Hayles calls this a performative contradiction:
‘Only beings with higher consciousness can read and understand their arguments, yet few, if any, new materialists acknowledge the functions that cognition enables for living and non-living entities.’ Hayles continues…
‘Reading new materialism, one looks in vain for recognition of cognitive processes, although they must necessarily have been involved for these discourses to exist at all.’
It’s a valid argument.

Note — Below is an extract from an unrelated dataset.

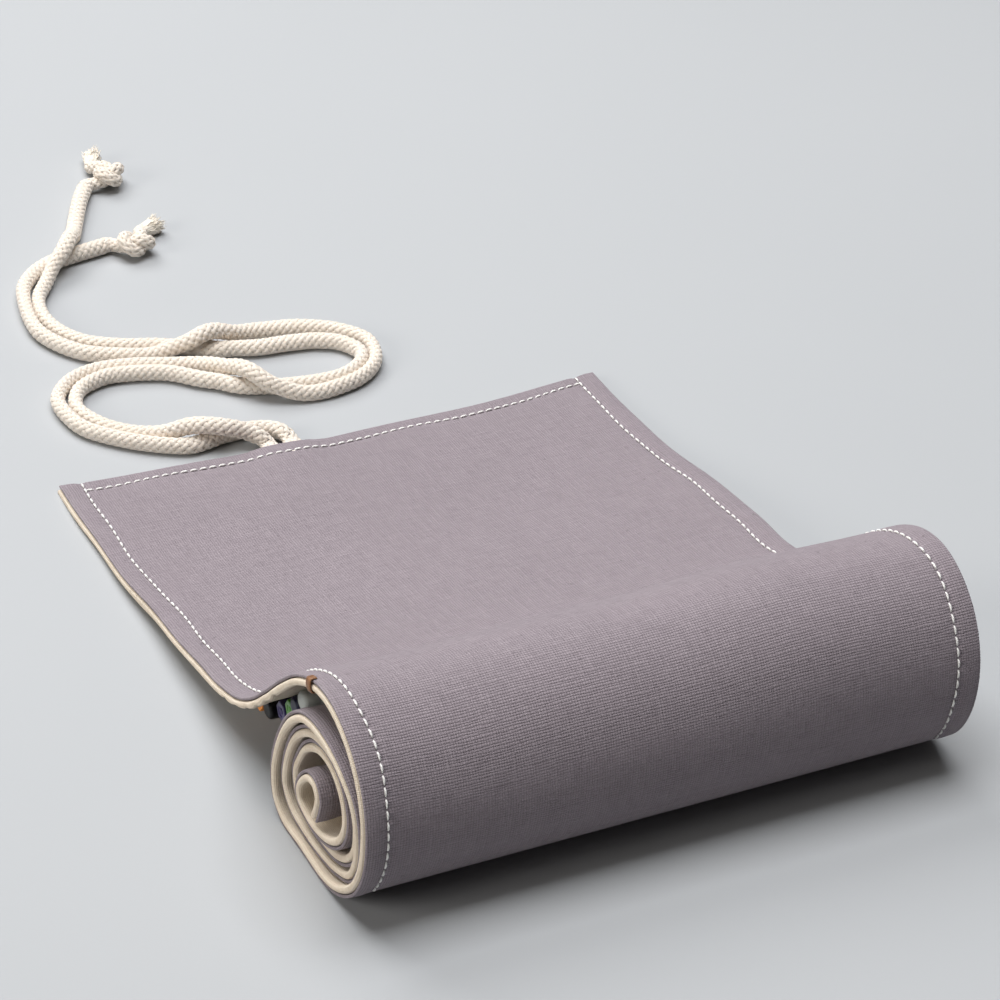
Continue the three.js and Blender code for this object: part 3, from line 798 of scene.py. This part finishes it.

But one drawn from a biased cognitive theoretical frame…
Indeed, human perception is not entirely discounted from Whiteheadian HCI.
Firstly, the decentring of the cognitive subject should not become confused with the disappearance of thought.
Although cognition is regarded as something that arrives late, higher consciousness is not altogether discounted.
There are moments of self-enjoyment – of ‘one arising out of the composition of the many’.
But self-enjoyment must not be misinterpreted as the point wherein mind bifurcates from matter.
Mind and matter need to be taken together…
Secondly, yes, high-theory analysis must clearly be filtered through higher cognition, but that should not prevent speculation about pre-cognitive experience.
Nonconscious habits, for example, which are often misleadingly ‘designated as belonging to the mind’, develop through complex processes, enabling decisions to occur prior to cognition.
Significantly, then, while discarding the phenomenal syntax is vital to grasping Media Alive.
Getting rid of it is not equal to rejecting human perception!
Perception and event must not be prized apart in any way, shape or form.
But, perception alone does not produce the reality of experience.
Perception does not decide if things are more or less real!
Which is to say, in a Whiteheadian frame, embodied interaction only goes as far as declaring mere instants of percipient, and sometimes false, events in experience.
What the Whiteheadian sleepwalker profoundly tells us is that it is, inversely, the event of experience that produces perception.
To start to conclude then… perhaps those who lament the loss of human cognition in Media Alive have their media history confused…
There has never been a human mind that had such a privileged status in media events.
Consider the fictional alien in Nicolas Roeg’s 1976 film, The Man Who Fell to Earth.
Throughout the film, we see how, sitting in front of banks of TV screens, Thomas Newton, experiences all the events of the analogue media world.
It drives him crazy!
‘Get out of my mind, all of you… Leave my mind alone,” he screams at the TVs.
But, aside from Bowie’s convincing extra-terrestrial performance, humans are not aliens of this kind…
We cannot detach experiences of media objects from the entangled thickness of media events.
Human experience of media does not operate like Newton’s command post – experiencing everything in the here and now!
Minds are not absent from the matter-flow of events.
We should not therefore be too concerned with trying to re-insert human consciousness into the hidden operational level of computation.
We have never had a command module in the technological nonconscious.
Finally, then, we might have to settle for the sleepwalker’s mere foothold in the durational viscosity of Media Alive.